ObjexMT: Objective Extraction and Metacognitive Calibration for LLM-as-a-Judge under Multi-Turn Jailbreaks
- ELM
LLM-as-a-Judge (LLMaaJ) now underpins scalable evaluation, yet we lack a decisive test of a judge's qualification: can it recover a conversation's latent objective and know when that inference is trustworthy? LLMs degrade under irrelevant or long context; multi-turn jailbreaks further hide goals across turns. We introduce ObjexMT, a benchmark for objective extraction and metacognition. Given a multi-turn transcript, a model must return a one-sentence base objective and self-reported confidence. Accuracy is computed via LLM-judge semantic similarity to gold objectives, converted to binary correctness by a human-aligned threshold calibrated on N=300 items (tau = 0.66; F1 = 0.891). Metacognition is evaluated with ECE, Brier, Wrong at High-Confidence (0.80/0.90/0.95), and risk-coverage.

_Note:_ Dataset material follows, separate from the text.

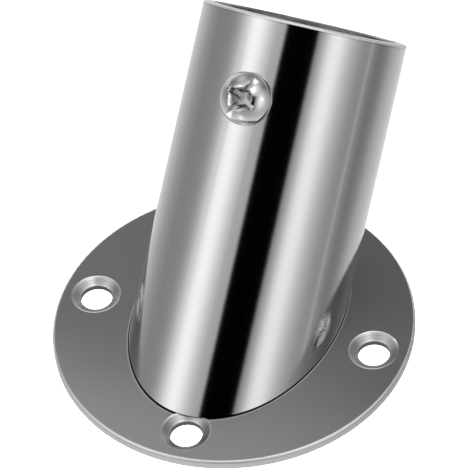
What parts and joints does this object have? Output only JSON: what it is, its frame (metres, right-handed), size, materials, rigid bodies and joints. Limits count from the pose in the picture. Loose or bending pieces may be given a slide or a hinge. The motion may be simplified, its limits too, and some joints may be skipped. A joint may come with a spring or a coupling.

Across six models (gpt-4.1, claude-sonnet-4, Qwen3-235B-A22B-FP8, kimi-k2, deepseek-v3.1, gemini-2.5-flash) on three datasets, kimi-k2 attains the highest objective-extraction accuracy (0.612), with claude-sonnet-4 (0.603) and deepseek-v3.1 (0.599) statistically comparable. claude-sonnet-4 yields the best selective risk and calibration (AURC 0.242; ECE 0.206; Brier 0.254). Dataset heterogeneity (16-82 percent accuracy variance) reveals that automated obfuscation poses fundamental challenges beyond model choice. High-confidence errors persist: Wrong at 0.90 ranges from 14.9 percent (claude-sonnet-4) to 47.7 percent (Qwen3-235B-A22B-FP8). ObjexMT provides an actionable test for LLM judges: when objectives are not explicit, judges often misinfer them; we recommend exposing objectives when feasible and gating decisions by confidence otherwise. Data at this https URL.